→ Instructions to follow
Your job is to restate each entry word for word.
■ ■ ■
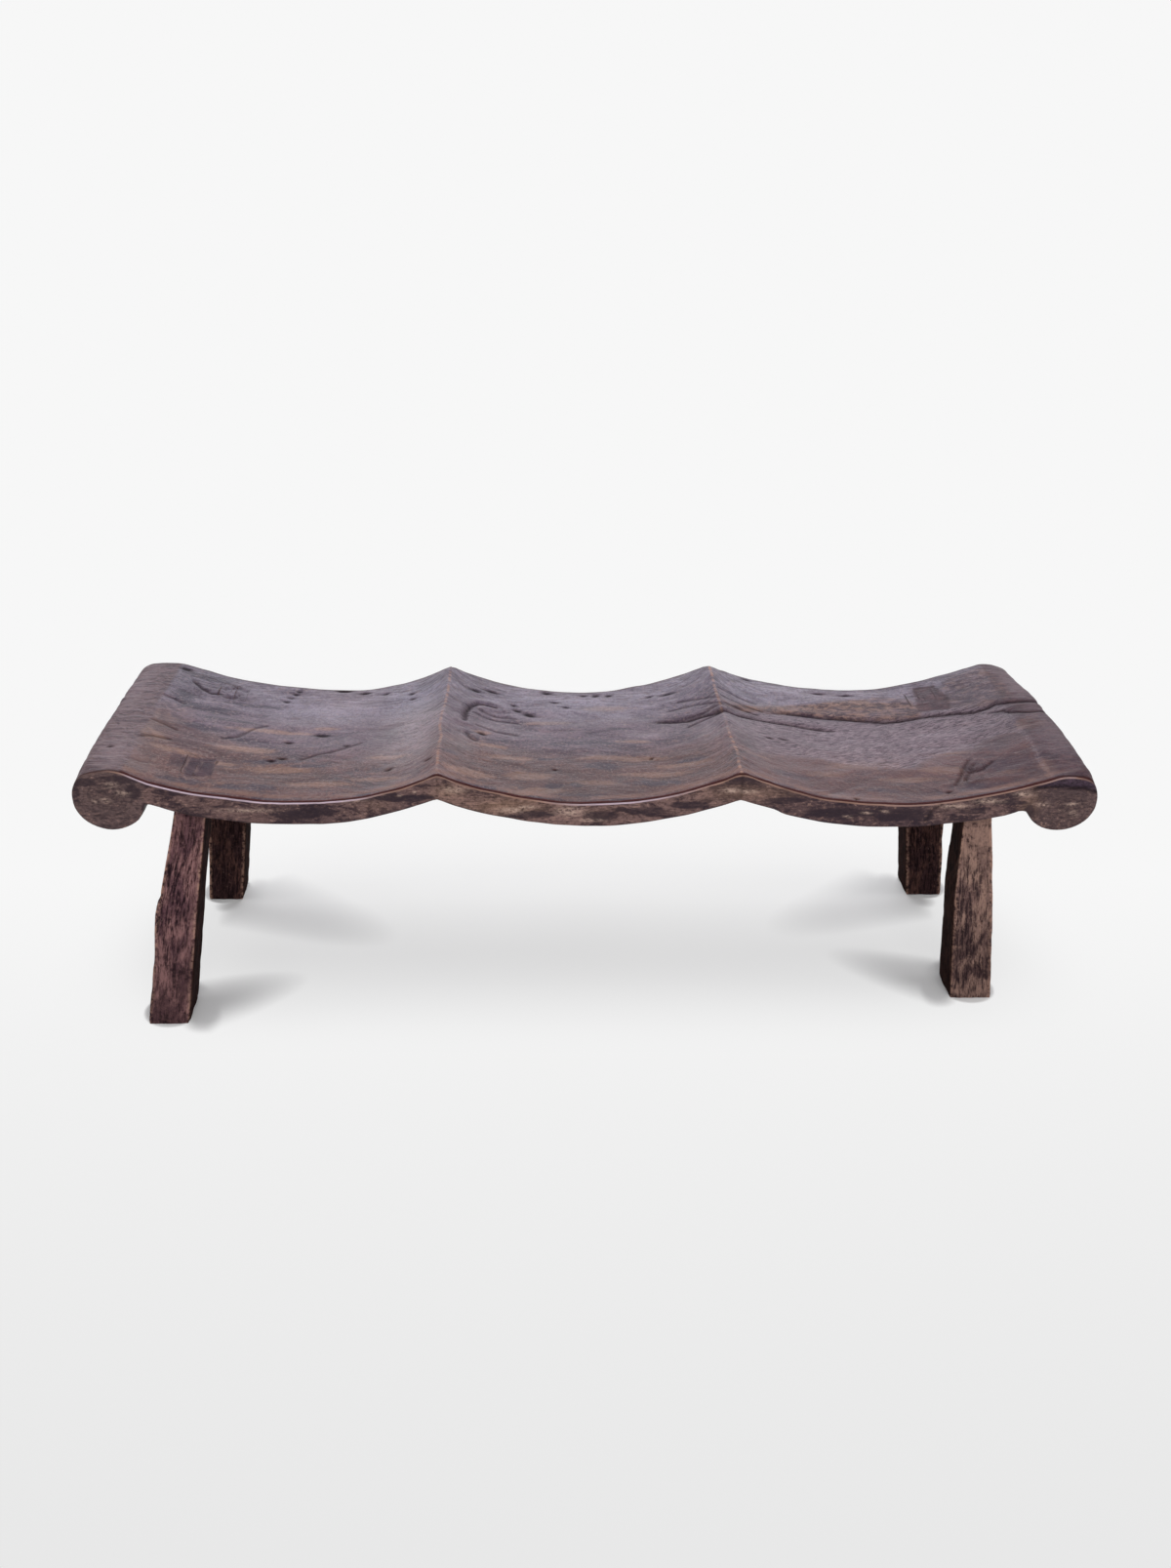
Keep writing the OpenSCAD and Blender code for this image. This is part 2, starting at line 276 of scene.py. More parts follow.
# soft ovals where the whole surface is darker (below 0) or lighter: x, y, half sizes and strength
TONES = [
    (-735, 150, 45, 45, -0.36), (-640, 170, 70, 45, -0.14), (-720, -215, 50, 30, -0.10),
    (-350, 5, 40, 60, -0.30), (-330, -185, 80, 28, -0.20), (-480, -210, 90, 25, -0.12),
    (-560, -150, 130, 60, -0.16), (-25, 90, 110, 20, -0.25), (15, -90, 160, 90, -0.24),
    (30, -195, 120, 38, -0.34), (200, -135, 60, 90, -0.18), (-200, 135, 35, 50, -0.15),
    (730, 140, 40, 70, -0.30), (755, 100, 40, 50, -0.10), (740, -30, 50, 60, -0.20),
    (505, -175, 170, 40, -0.17), (745, -205, 60, 45, -0.30), (285, 45, 25, 60, -0.14),
    (170, 30, 50, 40, -0.10), (360, -10, 70, 50, -0.08), (-435, 165, 60, 40, 0.20),
    (-430, 222, 100, 22, 0.10), (-20, 212, 160, 24, 0.12), (120, 165, 80, 30, 0.08),
    (470, 212, 90, 20, 0.14), (-790, -165, 40, 80, 0.18), (800, -130, 40, 90, 0.08),
    (-590, 15, 50, 30, 0.08), (30, -215, 150, 25, -0.14), (-60, -150, 110, 40, -0.10),
    (620, -215, 90, 22, -0.14), (715, 215, 45, 25, -0.20), (-690, 215, 60, 30, -0.20),
    (-815, 120, 30, 100, 0.16), (815, 150, 30, 90, 0.16), (822, -60, 30, 110, 0.08),
    (-272, -75, 20, 80, 0.14), (-250, -215, 45, 25, 0.20), (-175, 0, 50, 22, 0.10),
    (-45, -5, 55, 20, 0.12), (130, -20, 35, 50, 0.12), (255, -105, 25, 30, 0.22),
    (305, -225, 55, 25, 0.14),
]
# the same on the front face: x, height, half sizes and strength
FACE_TONES = [
    (-225, 440, 28, 14, 0.26), (-130, 414, 65, 16, 0.34), (-345, 416, 30, 12, 0.10),
    (25, 400, 25, 10, 0.14), (270, 438, 80, 16, 0.20), (735, 418, 18, 24, 0.24),
    (-480, 405, 55, 16, -0.26), (-620, 420, 50, 14, -0.10), (150, 410, 30, 12, -0.12),
    (500, 400, 90, 18, -0.16), (400, 410, 40, 14, -0.10), (797, 408, 40, 40, 0.06),
    (-788, 434, 45, 40, 0.04),
]
# painted sheen, a grey reflection laid on the polish: x, y, half sizes and strength
PAINTED_SHEEN = [
    (-470, 110, 90, 55, 0.7), (-300, 30, 58, 190, 1.3), (-292, -150, 50, 46, 0.7),
    (-420, -5, 90, 26, 0.2), (-130, 20, 60, 44, 0.4), (30, 190, 190, 40, 0.6), (90, 110, 100, 26, 0.4),
    (150, 20, 80, 26, 0.4), (-40, 95, 60, 22, 0.4), (320, 170, 50, 60, 0.45), (400, 212, 110, 20, 0.45),
    (325, -10, 60, 80, 0.9), (-215, -60, 30, 90, 0.5), (330, 80, 60, 110, 0.6), (480, -40, 130, 36, 0.6),
    (600, 10, 110, 34, 0.4), (225, -60, 30, 60, 0.5), (300, -150, 26, 50, 0.4),
]
WEDGE_LINES = [[(-677, -164), (-672, -126)], [(-656, -164), (-651, -126)]]
FACE_CUT = [(736, 446), (758, 449), (789, 449), (819, 447), (848, 438)]
FACE_STEP = [(566, 386), (573, 404), (588, 416)]
# on the front face, dark patches and painted shade in the hollows under the rolls' rims: x, height, half
# sizes
FACE_DARK = [
    (-822, 458, 16, 8), (-838, 440, 7, 20), (-770, 466, 44, 5), (745, 452, 16, 6), (812, 455, 30, 7),
    (846, 438, 4, 4), (-812, 456, 12, 6), (-785, 465, 20, 4), (-752, 461, 20, 4), (-742, 440, 14, 12),
    (-727, 412, 6, 10), (-600, 413, 26, 3), (-656, 424, 4, 3), (-480, 397, 44, 9), (-440, 403, 34, 9),
    (-300, 429, 54, 6), (-85, 398, 44, 7), (25, 397, 30, 9), (105, 406, 40, 8), (170, 416, 40, 7),
    (330, 424, 40, 6), (420, 402, 60, 9), (520, 399, 62, 12), (570, 398, 10, 12), (640, 404, 30, 5),
    (735, 404, 7, 12), (790, 452, 40, 5), (700, 421, 30, 4),
]
FACE_PALE = [
    (-777, 453, 9, 3.6), (-770, 452, 3, 2), (-761, 438, 10, 3.2), (-791, 425, 9, 3), (-808, 423, 4, 2),
    (-395, 425, 24, 3), (-305, 434, 3, 2), (-280, 440, 3, 2), (-216, 444, 18, 5), (-121, 407, 20, 5),
    (-95, 412, 16, 3), (-24, 404, 22, 8), (11, 388, 20, 2.5), (241, 443, 14, 4), (268, 441, 16, 3),
    (436, 395, 6, 2), (466, 402, 7, 2), (497, 404, 6, 2), (-560, 406, 40, 3), (611, 414, 22, 3.5),
    (667, 423, 20, 4), (722, 436, 14, 4), (802, 418, 13, 1.6), (798, 404, 13, 1.6), (756, 417, 11, 3),
    (812, 398, 6, 2),
]


def inside(x, y, points, soft):
    """1 inside a closed outline, 0 outside, over a soft border."""
    inner = np.zeros(np.shape(x), bool)
    for (ax, ay), (bx, by) in zip(points, points[1:] + points[:1]):
        crosses = (ay > y) != (by > y)
        inner ^= crosses & (x < (bx - ax) * (y - ay) / (by - ay + 1e-9) + ax)
    d, _ = to_line(x, y, points + points[:1])
    return smooth(-soft, soft, np.where(inner, d, -d))


PROFILE_X = np.linspace(CREST_X[0], CREST_X[1] - 0.01, 800)
PROFILE_Z = plain_z(PROFILE_X)


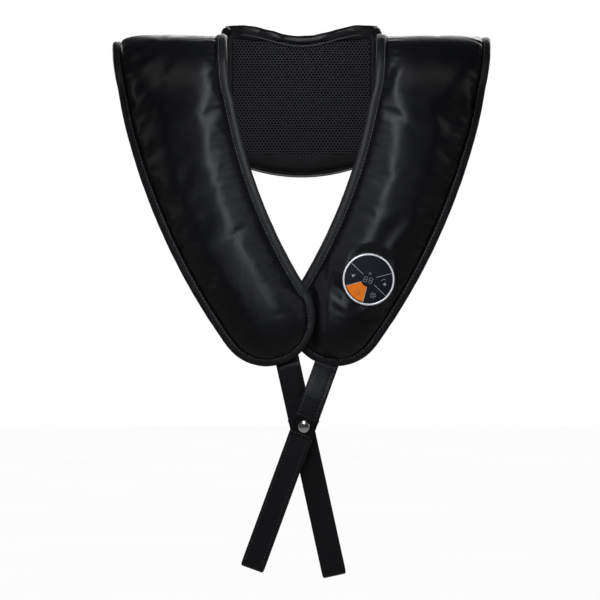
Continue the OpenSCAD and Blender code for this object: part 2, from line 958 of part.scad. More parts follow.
■ ■ ■
→ Solved problem
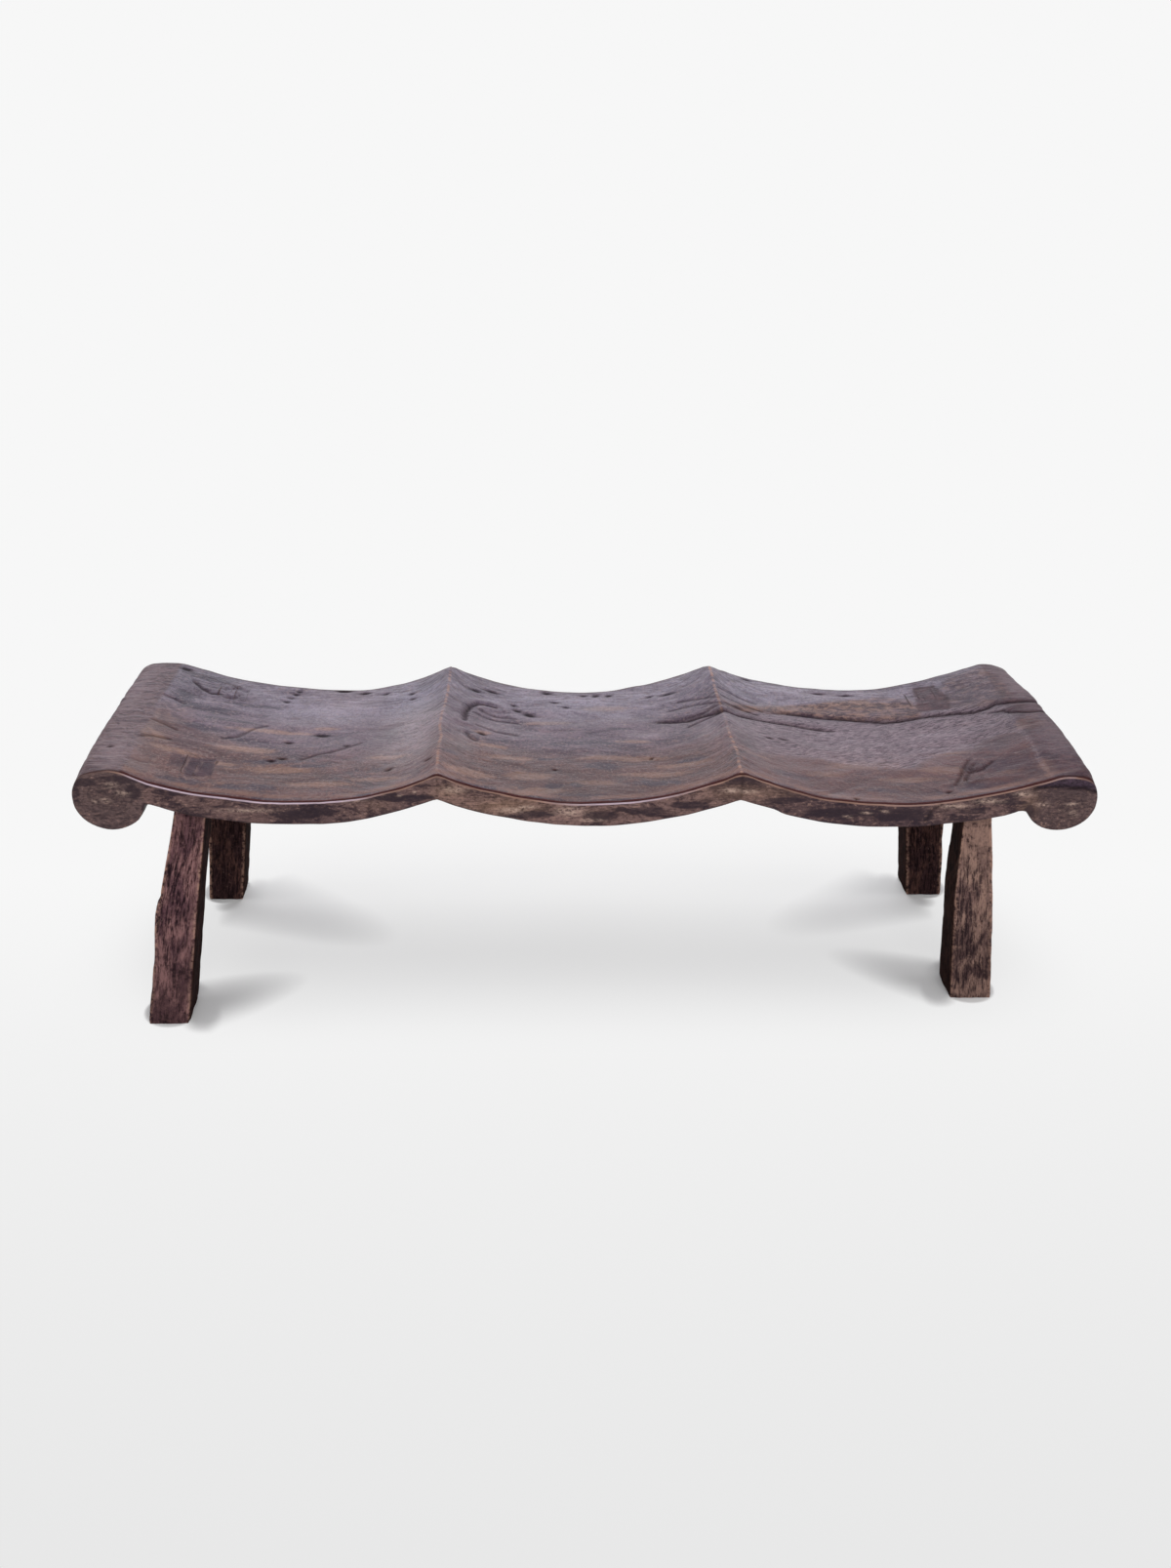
Keep writing the OpenSCAD and Blender code for this image. This is part 2, starting at line 276 of scene.py. More parts follow.
# soft ovals where the whole surface is darker (below 0) or lighter: x, y, half sizes and strength
TONES = [
    (-735, 150, 45, 45, -0.36), (-640, 170, 70, 45, -0.14), (-720, -215, 50, 30, -0.10),
    (-350, 5, 40, 60, -0.30), (-330, -185, 80, 28, -0.20), (-480, -210, 90, 25, -0.12),
    (-560, -150, 130, 60, -0.16), (-25, 90, 110, 20, -0.25), (15, -90, 160, 90, -0.24),
    (30, -195, 120, 38, -0.34), (200, -135, 60, 90, -0.18), (-200, 135, 35, 50, -0.15),
    (730, 140, 40, 70, -0.30), (755, 100, 40, 50, -0.10), (740, -30, 50, 60, -0.20),
    (505, -175, 170, 40, -0.17), (745, -205, 60, 45, -0.30), (285, 45, 25, 60, -0.14),
    (170, 30, 50, 40, -0.10), (360, -10, 70, 50, -0.08), (-435, 165, 60, 40, 0.20),
    (-430, 222, 100, 22, 0.10), (-20, 212, 160, 24, 0.12), (120, 165, 80, 30, 0.08),
    (470, 212, 90, 20, 0.14), (-790, -165, 40, 80, 0.18), (800, -130, 40, 90, 0.08),
    (-590, 15, 50, 30, 0.08), (30, -215, 150, 25, -0.14), (-60, -150, 110, 40, -0.10),
    (620, -215, 90, 22, -0.14), (715, 215, 45, 25, -0.20), (-690, 215, 60, 30, -0.20),
    (-815, 120, 30, 100, 0.16), (815, 150, 30, 90, 0.16), (822, -60, 30, 110, 0.08),
    (-272, -75, 20, 80, 0.14), (-250, -215, 45, 25, 0.20), (-175, 0, 50, 22, 0.10),
    (-45, -5, 55, 20, 0.12), (130, -20, 35, 50, 0.12), (255, -105, 25, 30, 0.22),
    (305, -225, 55, 25, 0.14),
]
# the same on the front face: x, height, half sizes and strength
FACE_TONES = [
    (-225, 440, 28, 14, 0.26), (-130, 414, 65, 16, 0.34), (-345, 416, 30, 12, 0.10),
    (25, 400, 25, 10, 0.14), (270, 438, 80, 16, 0.20), (735, 418, 18, 24, 0.24),
    (-480, 405, 55, 16, -0.26), (-620, 420, 50, 14, -0.10), (150, 410, 30, 12, -0.12),
    (500, 400, 90, 18, -0.16), (400, 410, 40, 14, -0.10), (797, 408, 40, 40, 0.06),
    (-788, 434, 45, 40, 0.04),
]
# painted sheen, a grey reflection laid on the polish: x, y, half sizes and strength
PAINTED_SHEEN = [
    (-470, 110, 90, 55, 0.7), (-300, 30, 58, 190, 1.3), (-292, -150, 50, 46, 0.7),
    (-420, -5, 90, 26, 0.2), (-130, 20, 60, 44, 0.4), (30, 190, 190, 40, 0.6), (90, 110, 100, 26, 0.4),
    (150, 20, 80, 26, 0.4), (-40, 95, 60, 22, 0.4), (320, 170, 50, 60, 0.45), (400, 212, 110, 20, 0.45),
    (325, -10, 60, 80, 0.9), (-215, -60, 30, 90, 0.5), (330, 80, 60, 110, 0.6), (480, -40, 130, 36, 0.6),
    (600, 10, 110, 34, 0.4), (225, -60, 30, 60, 0.5), (300, -150, 26, 50, 0.4),
]
WEDGE_LINES = [[(-677, -164), (-672, -126)], [(-656, -164), (-651, -126)]]
FACE_CUT = [(736, 446), (758, 449), (789, 449), (819, 447), (848, 438)]
FACE_STEP = [(566, 386), (573, 404), (588, 416)]
# on the front face, dark patches and painted shade in the hollows under the rolls' rims: x, height, half
# sizes
FACE_DARK = [
    (-822, 458, 16, 8), (-838, 440, 7, 20), (-770, 466, 44, 5), (745, 452, 16, 6), (812, 455, 30, 7),
    (846, 438, 4, 4), (-812, 456, 12, 6), (-785, 465, 20, 4), (-752, 461, 20, 4), (-742, 440, 14, 12),
    (-727, 412, 6, 10), (-600, 413, 26, 3), (-656, 424, 4, 3), (-480, 397, 44, 9), (-440, 403, 34, 9),
    (-300, 429, 54, 6), (-85, 398, 44, 7), (25, 397, 30, 9), (105, 406, 40, 8), (170, 416, 40, 7),
    (330, 424, 40, 6), (420, 402, 60, 9), (520, 399, 62, 12), (570, 398, 10, 12), (640, 404, 30, 5),
    (735, 404, 7, 12), (790, 452, 40, 5), (700, 421, 30, 4),
]
FACE_PALE = [
    (-777, 453, 9, 3.6), (-770, 452, 3, 2), (-761, 438, 10, 3.2), (-791, 425, 9, 3), (-808, 423, 4, 2),
    (-395, 425, 24, 3), (-305, 434, 3, 2), (-280, 440, 3, 2), (-216, 444, 18, 5), (-121, 407, 20, 5),
    (-95, 412, 16, 3), (-24, 404, 22, 8), (11, 388, 20, 2.5), (241, 443, 14, 4), (268, 441, 16, 3),
    (436, 395, 6, 2), (466, 402, 7, 2), (497, 404, 6, 2), (-560, 406, 40, 3), (611, 414, 22, 3.5),
    (667, 423, 20, 4), (722, 436, 14, 4), (802, 418, 13, 1.6), (798, 404, 13, 1.6), (756, 417, 11, 3),
    (812, 398, 6, 2),
]


def inside(x, y, points, soft):
    """1 inside a closed outline, 0 outside, over a soft border."""
    inner = np.zeros(np.shape(x), bool)
    for (ax, ay), (bx, by) in zip(points, points[1:] + points[:1]):
        crosses = (ay > y) != (by > y)
        inner ^= crosses & (x < (bx - ax) * (y - ay) / (by - ay + 1e-9) + ax)
    d, _ = to_line(x, y, points + points[:1])
    return smooth(-soft, soft, np.where(inner, d, -d))


PROFILE_X = np.linspace(CREST_X[0], CREST_X[1] - 0.01, 800)
PROFILE_Z = plain_z(PROFILE_X)


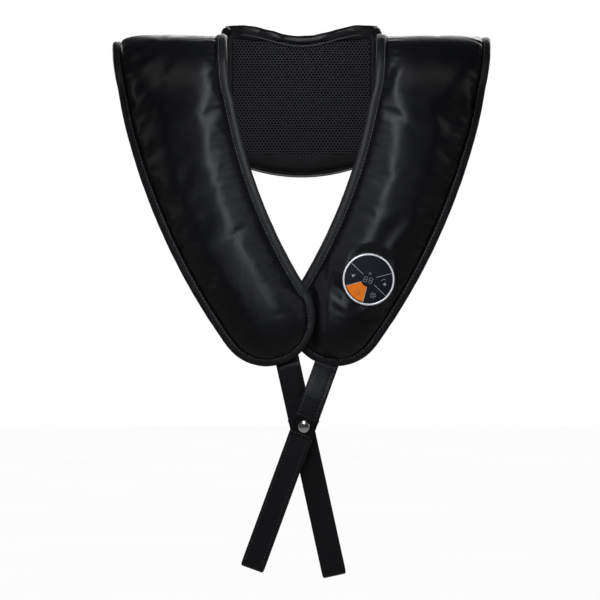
Continue the OpenSCAD and Blender code for this object: part 2, from line 958 of part.scad. More parts follow.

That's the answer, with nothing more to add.